My History Kick

It sure seems like I’ve been on a history kick lately, doesn’t it? And, I suppose I have.

Part of it is because you usually can’t learn from things that haven’t yet happened, and everything that has already happened is history. Just because you didn’t know about it doesn’t mean it wasn’t history. It just was history you didn’t know about.

I bet a lot of you didn’t know about Edward Heimberger, one of the heroes of the Battle of Tarawa.

[The YouTube]

Who knew that one of Arnold the Pig’s friends had such a background?

2 Comments

  1. There is a WWII documentary (of course I can’t remember which — it was a series, though) that interviewed a Marine who was an eyewitness, from a higher point on the beach, to this exact act of heroism. It stuck in his mind after all the years since the war. Powerful stuff.

    This video glosses over the fact that he went back to his ship with wounded, came back, picked up more, and repeated that several times, all under fire; which the interviewee said was the main credit: the boats were not expected to make more than one trip to the beach and back to the safety of their vessel. In other words, he could have quit after only one trip and not one of his shipmates would have been surprised.

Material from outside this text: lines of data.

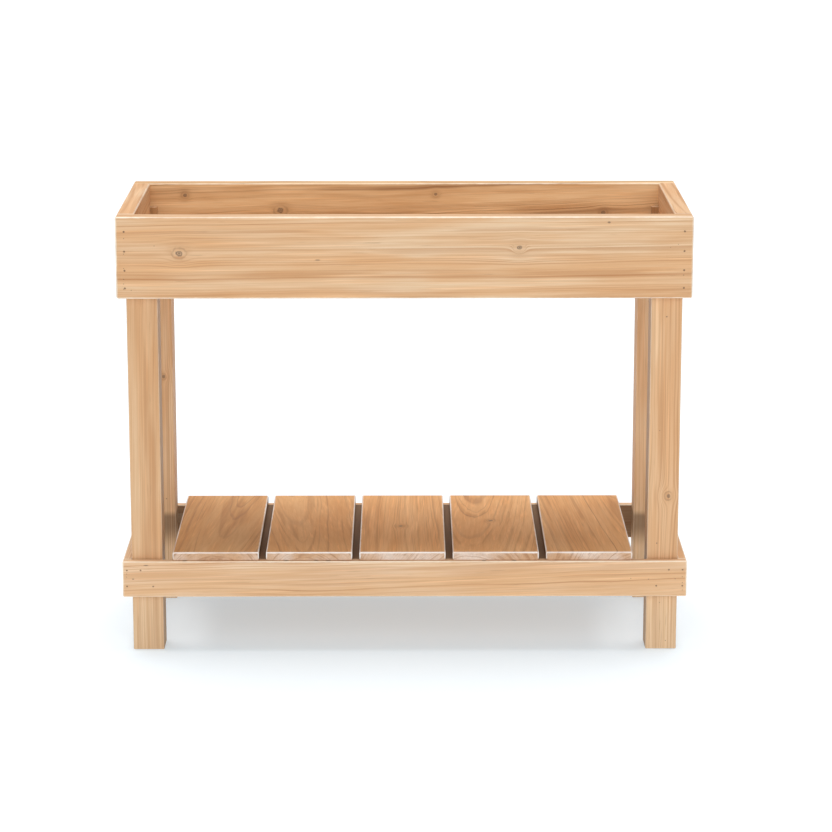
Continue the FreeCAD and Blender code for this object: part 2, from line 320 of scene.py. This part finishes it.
def make_edge_group():
    """How near a point is to one of a board's twelve edges: 1 on the rounded edge and 0 on the
    faces, with an uneven border, and stronger in some places than in others. The pale colour
    laid there is partly wear and partly a painted highlight. Underside is the share of it that
    the board's lower edges have."""
    tree, given, wanted = new_group(
        "Eased Edges",
        {
            "Position": "Vector",
            "Centre": "Vector",
            "Half Size": "Vector",
            "Width": "Float",
            "Underside": "Float",
        },
        {"Edge": "Float"},
    )
    # A point on an edge is close to two faces, so the second smallest of the distances counts.
    from_centre = vector(tree, "SUBTRACT", given["Position"], given["Centre"])
    outward = vector(tree, "ABSOLUTE", from_centre)
    x, y, z = parts_of(tree, vector(tree, "SUBTRACT", given["Half Size"], outward))
    least = calc(tree, "MINIMUM", x, y)
    most = calc(tree, "MAXIMUM", x, y)
    second = calc(tree, "MAXIMUM", least, calc(tree, "MINIMUM", most, z))

    grit = off_middle(tree, noise(tree, given["Position"], 60.0, 3.0))
    grit = calc(tree, "MULTIPLY", grit, given["Width"])
    reach = calc(tree, "MULTIPLY_ADD", grit, 0.6, second)
    inner = calc(tree, "MULTIPLY", given["Width"], 0.4)
    outer = calc(tree, "MULTIPLY", given["Width"], 1.15)
    edge = ramp(tree, reach, inner, outer, 1.0, 0.0)
    handled = ramp(tree, noise(tree, given["Position"], 7.0, 2.0), 0.34, 0.6, 0.6, 1.0)
    relative = parts_of(tree, vector(tree, "DIVIDE", from_centre, given["Half Size"]))
    # The lower edges get less of the pale wear and painted highlight
    lower_edge_share = ramp(tree, relative["Z"], -0.9, -0.1, given["Underside"], 1.0)
    worn_and_lit = calc(tree, "MULTIPLY", edge, handled)
    feed(tree, wanted["Edge"], calc(tree, "MULTIPLY", worn_and_lit, lower_edge_share))
    return tree


def make_colour_group():
    """Cedar's colour from its masks: pale spring wood, darker rings, slow bands, fine fibres, painted
    shade, and pale edges of wear and painted highlight.
    """
    inputs = {name: "Color" for name in ("Pale", "Tan", "Warm", "Ring", "End", "Worn And Lit")}
    masks = (
        "Latewood",
        "Band",
        "Cloud",
        "Fibre",
        "Hair",
        "Thread",
        "Fleck",
        "Core",
        "Bark",
        "Halo",
        "Mark",
        "Edge",
        "End Grain",
        "Grime",
        "Ring Strength",
        "Hair Strength",
        "Edge Strength",
    )
    inputs.update({name: "Float" for name in masks})
    tree, given, wanted = new_group("Cedar Colour", inputs, {"Color": "Color"})
    knot_heart = tint(110, 88, 68)
    knot_bark = tint(150, 112, 76)
    painted_shade = tint(66, 46, 30)
    dark_fibre = (0.94, 0.89, 0.83, 1.0)
    pale_fibre = (1.03, 1.06, 1.10, 1.0)

    def laid_over(under, mask, share, colour):
        """A colour over another one where a mask is, at a share of the mask's strength."""
        return blend(tree, calc(tree, "MULTIPLY", given[mask], share), under, colour)

    body = blend(tree, given["Band"], given["Pale"], given["Tan"])
    body = laid_over(body, "Cloud", 0.5, given["Warm"])
    body = laid_over(body, "Halo", 0.18, given["Ring"])
    body = laid_over(body, "Latewood", given["Ring Strength"], given["Ring"])
    fibres = blend(tree, ramp(tree, given["Fibre"], 0.34, 0.66), dark_fibre, pale_fibre)
    body = blend(tree, 1.0, body, fibres, "MULTIPLY")
    body = laid_over(body, "Hair", given["Hair Strength"], given["Ring"])
    threads = calc(tree, "MULTIPLY_ADD", given["Thread"], 0.12, 1.0)
    body = blend(tree, 1.0, body, threads, "MULTIPLY")
    body = laid_over(body, "Fleck", 0.25, knot_bark)

    ends = laid_over(given["End"], "Cloud", 0.4, given["Worn And Lit"])
    ends = laid_over(ends, "Hair", 0.4, given["Ring"])
    ends = laid_over(ends, "Latewood", 0.8, given["Ring"])
    cut_fibres = ramp(tree, given["Fibre"], 0.36, 0.64, 0.92, 1.07)
    ends = blend(tree, 1.0, ends, cut_fibres, "MULTIPLY")
    body = blend(tree, given["End Grain"], body, ends)

    body = laid_over(body, "Bark", 0.4, knot_bark)
    body = laid_over(body, "Core", 0.85, knot_heart)
    body = laid_over(body, "Mark", 0.75, knot_heart)
    # Painted shade, on the faces and low places listed for it
    body = blend(tree, given["Grime"], body, painted_shade)
    # Pale edges: partly wear, partly a painted highlight
    body = laid_over(body, "Edge", given["Edge Strength"], given["Worn And Lit"])
    feed(tree, wanted["Color"], body)
    return tree


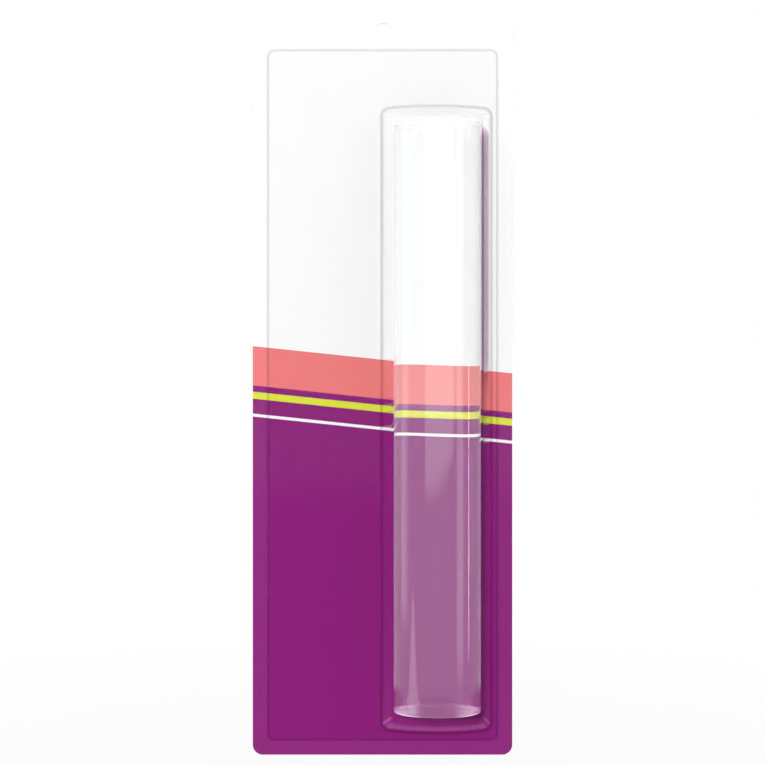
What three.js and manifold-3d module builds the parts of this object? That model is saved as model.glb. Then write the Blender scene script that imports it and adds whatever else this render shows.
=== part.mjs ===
import * as THREE from 'three';
import * as BufferGeometryUtils from 'three/addons/utils/BufferGeometryUtils.js';
import Module from 'manifold-3d';

// A clear acrylic rolling rod for clay, held upright on a printed hang card under a formed clear blister.
// Millimetres. +X is the viewer's right, +Z is up, and the printed face looks along -Y.
// The origin is the middle of the card's hang hole, on the printed face.

const wasm = await Module();
wasm.setup();

// The roller: a solid cast rod, sawn square and polished.
const rollerDiameter = 29.6;
const rollerLength = 200;
const rollerEdgeChamfer = 0.5;

// The card: coated board, die-cut with rounded corners and a round hole for a display hook.
const cardWidth = 90;
const cardHeight = 257;
const cardThickness = 0.6;
const cardCornerRadius = 3.5;
const hangHoleDiameter = 6.4;
const hangHoleDrop = 6.4;

// The blister: one formed sheet. Its flat margin is sealed to the card,
// and its panel stands a little proud.
const filmThickness = 0.4;
const sealMargin = 4.4;
const headerHeight = 11.8;
const panelRise = 1;
const panelWallRun = 1.1;
const panelCornerRadius = 3.2;

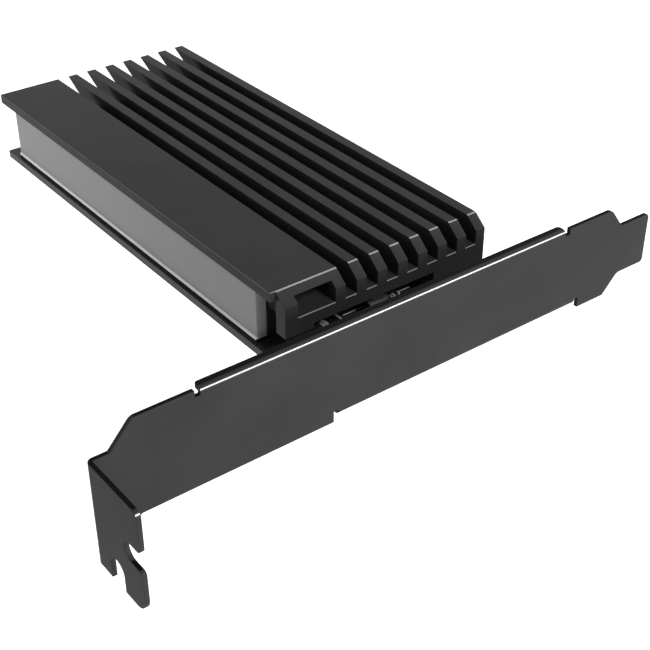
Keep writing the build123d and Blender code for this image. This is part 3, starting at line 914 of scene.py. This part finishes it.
@dataclass
class LightBar(Assembly):
    """The frosted bar, the channel behind it and the lit strip.

    Attributes:
        lens_radius: The radius of a lamp's lit face.
        lens_steps: Points round it.
        track_width: The width of the strip board's copper tracks.
        track_height: How far they stand over it.
        track_inset: How far they stay from its ends.
    """

    lens_radius: float = 1.35
    lens_steps: int = 24
    track_width: float = 0.5
    track_height: float = 0.03
    track_inset: float = 1.0

    def build(self) -> None:
        """Dress the bar, its channel and its lamps, and give the lamps their faces."""
        self.dress("frosted", "light_bar", edges=Edges.MOULDED)
        self.dress("moulded", "light_bar_backing", edges=Edges.MOULDED)
        self.dress("white_mask", "light_strip_board")
        self.dress("polyamide", "strip_lamps", edges=Edges.MOULDED)
        self.make_lenses()
        self.make_tracks()

    def make_lenses(self) -> None:
        """Set a round lit face in each lamp."""
        shaper = Shaper()
        for box in islands("strip_lamps"):
            rings = []
            for share, out in ((1.0, 0.0), (1.0, 0.03), (0.6, 0.05)):
                spots = circle(self.lens_radius * share, 0.0, self.lens_steps, box.middle[1:])
                rings.append([(box.low[0] - out, y, z) for y, z, _ in spots])
            shaper.loft(rings)
        shaper.piece("lamp_lit_faces", self.paints.get("phosphor"), "strip_lamps")

    def make_tracks(self) -> None:
        """Run two bare tracks along the strip board, above and below the lamps."""
        box = node_bounds("light_strip_board")
        lamps = node_bounds("strip_lamps")
        shaper = Shaper()
        face = box.low[0]
        for z in ((box.low[2] + lamps.low[2]) / 2, (box.high[2] + lamps.high[2]) / 2):
            half = min(self.track_width, 0.5 * (lamps.low[2] - box.low[2])) / 2
            shaper.prism(corners((face - self.track_height, face), box.span(1, -self.track_inset)),
                         z - half, z + half)
        shaper.piece("strip_board_tracks", self.paints.get("tin"), "light_strip_board")


@dataclass
class BoardDetail(Assembly):
    """What is printed, plated and soldered on the board.

    Attributes:
        proud: How far print and pads stand over the board.
        line: A printed line's width.
        margin: How far a printed line lies from a part.
        mouth_lines: The bright lines at the bay's mouth: X from and to, and Y.
        mouth_line_width: Their width.
        screw_pad: The radii of the plated ring round a screw hole.
        short_drive_pad: The same round the hole for a shorter drive.
        standoff_pad: The same round the standoff.
        stitch_pitch: Spacing of the small plated holes along the edges.
        corner_end: Where along Y the board's set-back front corner is past.
        via_radius: The radius of a small plated hole's ring.
        via_hole: The radius of the hole in it.
        track_count: Tracks from the socket to the edge contacts.
        track_pitch: Their spacing.
        track_width: Their width.
    """

    proud: float = 0.03
    line: float = 0.15
    margin: float = 0.4
    mouth_lines: tuple[Point, ...] = ((61.5, 67.8, 27.2), (74.4, 77.6, 27.3))
    mouth_line_width: float = 0.28
    screw_pad: Flat = (1.4, 2.75)
    short_drive_pad: Flat = (1.55, 2.6)
    standoff_pad: Flat = (1.6, 2.7)
    stitch_pitch: float = 4.5
    corner_end: float = 33.0
    via_radius: float = 0.32
    via_hole: float = 0.14
    track_count: int = 14
    track_pitch: float = 0.5
    track_width: float = 0.2

    def height(self, side: BoardSide) -> Flat:
        """Give the heights between which something flat lies on one face."""
        box = node_bounds("main_board")
        face = box.high[2] if side is BoardSide.COMPONENT else box.low[2]
        return tuple(sorted((face, face + side.value * self.proud)))

    def build(self) -> None:
        """Dress the board and its parts, and add print, pads, tracks and solder."""
        self.dress("mask", "main_board", edges=Edges.ROUTED)
        self.dress("gold", "edge_contacts_component_side", "edge_contacts_solder_side", "light_header_pins")
        self.dress("moulded", "light_header_base", edges=Edges.MOULDED)
        self.dress("ceramic", "input_capacitors", "decoupling_capacitors", "coupling_capacitors")
        self.dress("film", "chip_resistors")
        self.dress("lamp_epoxy", "status_lamp")
        self.dress("tin", "chip_terminals")
        self.dress("epoxy", "regulator_chip", "light_controller_chip")
        self.dress("ferrite", "power_inductor", edges=Edges.MOULDED)
        self.make_print()
        self.make_pads()
        self.make_solder()
        self.make_tracks()
        self.make_vias()

    def short_drive_places(self) -> list[Flat]:
        """Give the axes of the holes for shorter drives. The standoff's own holds one of 80 mm."""
        x, y, _ = node_bounds("m2_standoff").middle
        return [(x, y + 80.0 - length) for length in (60.0, 42.0, 30.0)]

    def make_print(self) -> None:
        """Print the outlines round the parts and the lines at the bay's mouth."""
        z = self.height(BoardSide.COMPONENT)
        shaper = Shaper()
        for left, right, y in self.mouth_lines:
            shaper.strip([(left, y), (right, y)], self.mouth_line_width, *z)
        for name in ("power_inductor", "regulator_chip", "light_controller_chip", "light_header_base"):
            box = node_bounds(name)
            shaper.frame(box.span(0, self.margin), box.span(1, self.margin), self.line, *z)
        past_caps, beside, thin = 0.75, 0.3, 0.1
        for name in ("input_capacitors", "decoupling_capacitors", "coupling_capacitors"):
            for box in islands(name):
                long_x = box.high[0] - box.low[0] > box.high[1] - box.low[1]
                wide_x = long_x or name == "coupling_capacitors"
                x_margin, y_margin = (past_caps, beside) if wide_x else (beside, past_caps)
                shaper.frame(box.span(0, x_margin), box.span(1, y_margin), thin, *z)
        socket = node_bounds("m2_socket_housing")
        for x in socket.span(0, 0.35):
            shaper.strip([(x, y) for y in socket.span(1)], self.line, *z)
        mark = (3.0, 3.9)
        for spot in self.short_drive_places():
            for turn in range(4):
                way = Vector((math.cos(turn * math.pi / 2), math.sin(turn * math.pi / 2)))
                shaper.strip([tuple(Vector(spot) + way * out) for out in mark], self.line, *z)
        shaper.piece("board_print", self.paints.get("ink"), "main_board")

    def make_pads(self) -> None:
        """Plate the rings round the holes on both faces, and the contacts' and test points' pads."""
        shaper = Shaper()
        for side, nodes in ((BoardSide.COMPONENT, ("bracket_screws",)),
                            (BoardSide.SOLDER, ("bracket_screws", "heatsink_screws"))):
            z = self.height(side)
            for node in nodes:
                for box in islands(node):
                    shaper.ring(box.middle[:2], *self.screw_pad, *z)
            for spot in self.short_drive_places():
                shaper.ring(spot, *self.short_drive_pad, *z)
        z = self.height(BoardSide.SOLDER)
        shaper.ring(node_bounds("m2_standoff").middle[:2], *self.standoff_pad, *z)
        pin_pad, test_pad = 0.85, 0.6
        for box in islands("light_header_pins"):
            shaper.ring(box.middle[:2], 0.0, pin_pad, *z)
        for i in range(6):
            shaper.ring((57.0 + 3.0 * i, 40.0), 0.0, test_pad, *z)
        shaper.piece("board_plated_pads", self.paints.get("tin"), "chip_terminals")

    def make_solder(self) -> None:
        """Run a solder skirt up each end cap from its pad."""
        board_top = node_bounds("main_board").high[2]
        shaper = Shaper()
        for box in islands("chip_terminals"):
            rise = (box.high[2] - box.low[2]) * 0.55
            skirt = ((0.28, 0.0), (0.26, 0.04), (0.14, rise * 0.35), (0.06, rise * 0.7), (0.01, rise))
            shaper.loft([[(x, y, board_top + z) for x, y in corners(box.span(0, out), box.span(1, out))]
                         for out, z in skirt])
        shaper.piece("chip_solder", self.paints.get("tin"), "chip_terminals")

    def make_tracks(self) -> None:
        """Run tracks on the solder side from under the socket to the edge contacts."""
        z = self.height(BoardSide.SOLDER)
        z = (z[0] + self.proud / 2, z[1])
        contacts = sorted(islands("edge_contacts_solder_side"), key=lambda b: b.middle[1])
        tails = node_bounds("m2_socket_contacts")
        bend = 1.5
        start = tails.low[1] - 1.5
        shaper = Shaper()
        for i, contact in enumerate(contacts[-self.track_count:]):
            x = tails.high[0] - self.track_pitch * (self.track_count - 1 - i)
            y = contact.middle[1]
            route = [(x, start), (x, y + bend), (x + bend, y), (contact.low[0], y)]
            shaper.strip(route, self.track_width, *z)
            shaper.ring((x, start), 0.0, self.via_radius, *z, steps=16)
        shaper.piece("board_tracks", self.paints.get("covered_copper"), "main_board")

    def make_vias(self) -> None:
        """Stitch both faces along the board's edges with small plated rings, and black discs in them as
        painted shade for the holes.
        """
        box = node_bounds("main_board")
        tongue = node_bounds("edge_contacts_solder_side").span(1, 1.0)
        left = box.low[0] + 0.4 * self.via_radius + 0.45
        right = node_bounds("heatsink").high[0] + 8.2
        from_end = 2.0
        count = int((box.high[1] - box.low[1] - 2 * from_end) / self.stitch_pitch)
        places = []
        for i in range(count + 1):
            y = box.low[1] + from_end + self.stitch_pitch * i
            places.append((left, y))
            if y > self.corner_end and not tongue[0] < y < tongue[1]:
                places.append((right, y))
        rings, hole_shade_discs = Shaper(), Shaper()
        for side in BoardSide:
            bottom, top = self.height(side)
            sunk = 0.3 * self.proud if side is BoardSide.COMPONENT else 0.0
            for spot in places:
                rings.ring(spot, self.via_hole, self.via_radius, bottom, top, steps=16)
                # Painted shade: a black disc fills each hole.
                hole_shade_discs.ring(spot, 0.0, self.via_hole, bottom, top - sunk, steps=12)
        rings.piece("board_stitch_rings", self.paints.get("covered_copper"), "main_board")
        hole_shade_discs.piece("board_stitch_hole_shade", self.paints.get("film"), "main_board")


# Stage


@dataclass
class Studio:
    """The camera, the lamps, the floor and the white surround.

    Attributes:
        camera_mm: The camera's place.
        right: The picture's right.
        up: The picture's up.
        lens_mm: Focal length on a 36 mm sensor.
        floor_drop_mm: How far the floor lies under the card.
        floor_glow: What the floor adds to the white it shows.
        soft_level: What the surround gives matt surfaces.
    """

    camera_mm: Point = (-60.483, -127.647, 129.6)
    right: Point = (0.795173, -0.606383, -0.000614)
    up: Point = (0.338812, 0.443456, 0.829791)
    lens_mm: float = 71.866
    floor_drop_mm: float = 70.0
    floor_glow: float = 0.74
    soft_level: float = 0.26

    def build(self) -> None:
        """Set the view, the world, the floor, the lamps and the camera."""
        bpy.context.scene.view_settings.view_transform = "Standard"
        self.make_surround()
        self.make_floor()
        self.make_lamps()
        self.make_camera()

    def seen(self, tree: Tree) -> Outlet:
        """Give 1 for rays that show the background, and 0 for those that light the card."""
        path = add_node(tree, "ShaderNodeLightPath").outputs
        first = compute(tree, "MAXIMUM", path["Is Camera Ray"], path["Is Glossy Ray"])
        return compute(tree, "MAXIMUM", first, path["Is Transmission Ray"])

    def make_surround(self) -> None:
        """Surround the card with white that shows fully and lights softly."""
        world = bpy.data.worlds.new("surround")
        bpy.context.scene.world = world
        tree = emptied(world)
        soft, shown = (add_node(tree, "ShaderNodeBackground", {"Color": linear("#ffffff"), "Strength": level})
                       for level in (self.soft_level, 1.0))
        mixed = add_node(tree, "ShaderNodeMixShader",
                         links={0: self.seen(tree), 1: soft.outputs[0], 2: shown.outputs[0]})
        add_node(tree, "ShaderNodeOutputWorld", links={"Surface": mixed.outputs[0]})

    def make_floor(self) -> None:
        """Lay a pale floor under the card that keeps its shadow."""
        low, high = CAD_BOX
        middle = (low + high) / 2
        reach = 3.0
        x, y = ((v - reach, v + reach) for v in middle[:2])
        data = bpy.data.meshes.new("studio_floor")
        height = low.z - self.floor_drop_mm * MM
        data.from_pydata([(*spot, height) for spot in corners(x, y)], [], [(0, 1, 2, 3)])
        floor = add_object("studio_floor", data)
        material = bpy.data.materials.new("white_studio_paper")
        tree = emptied(material)
        paper = add_node(tree, "ShaderNodeBsdfDiffuse", {"Color": linear("#e4e4e4")})
        glow = add_node(tree, "ShaderNodeEmission", {"Color": linear("#ffffff"), "Strength": self.floor_glow})
        lifted = add_node(tree, "ShaderNodeAddShader", links={0: paper.outputs[0], 1: glow.outputs[0]})
        mixed = add_node(tree, "ShaderNodeMixShader",
                         links={0: self.seen(tree), 1: paper.outputs[0], 2: lifted.outputs[0]})
        add_node(tree, "ShaderNodeOutputMaterial", links={"Surface": mixed.outputs[0]})
        data.materials.append(material)
        LOG.info("floor laid")

    def make_lamps(self) -> None:
        """Hang the soft lamps: place from the card's middle and size in metres, and power in watts."""
        middle = (CAD_BOX[0] + CAD_BOX[1]) / 2
        for name, place, size, power in (
                ("left_softbox", (-0.80, 0.05, 0.10), 0.5, 0.9),
                ("right_softbox", (0.85, -0.15, 0.08), 0.5, 3.0),
                ("back_softbox", (-0.35, 0.85, 0.06), 0.5, 2.4),
                ("front_softbox", (0.10, -0.80, 0.14), 0.5, 10.0),
                ("high_front_softbox", (0.05, -0.56, 0.52), 0.14, 3.1)):
            data = bpy.data.lights.new(name, "AREA")
            data.shape = "SQUARE"
            data.size = size
            data.energy = power
            lamp = add_object(name, data)
            lamp.location = middle + Vector(place)
            lamp.rotation_mode = "QUATERNION"
            lamp.rotation_quaternion = (-Vector(place)).to_track_quat("-Z", "Y")
            LOG.info("%s: %.1f W", name, power)

    def make_camera(self) -> None:
        """Place the camera where the photograph was taken from."""
        right = Vector(self.right).normalized()
        up = (Vector(self.up) - right * right.dot(Vector(self.up))).normalized()
        back = right.cross(up)
        data = bpy.data.cameras.new("camera")
        data.sensor_width = 36.0
        data.lens = self.lens_mm
        data.clip_start, data.clip_end = 0.01, 20.0
        camera = add_object("camera", data)
        turn = Matrix((right, up, back)).transposed()
        camera.matrix_world = Matrix.Translation(Vector(self.camera_mm) * MM) @ turn.to_4x4()
        bpy.context.scene.camera = camera
        LOG.info("camera placed")


def main() -> None:
    """Build the card's looks, piece by piece, and the studio round it."""
    logging.basicConfig(level=logging.INFO, format="%(name)s: %(message)s")
    paints = Paints(Finishes())
    for part in (Bracket(paints), HeatSink(paints), LightBar(paints), Socket(paints), Fasteners(paints),
                 BoardDetail(paints)):
        LOG.info("building %s", type(part).__name__)
        part.build()
    Studio().build()


if __name__ == "__main__":
    main()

    I read that the difficulties during the “neap tide” referred to in the narrative, which caused the invasion boats to ground on the coral reefs, were predicted to the Navy by a local fisherman who knew that area well. They dismissed his intelligence (in both senses of the word). They felt our technology could overcome anything. Wrong.

  2. If you can track down a copy of the video “The Battle History of the Marines” there is an interview with him. He doesn’t make it sound very heroic on his part. But he mentions some of the Marines in the water refused rescue and just wanted him to bring them some weapons because they has lost theirs. When he got back they were all dead.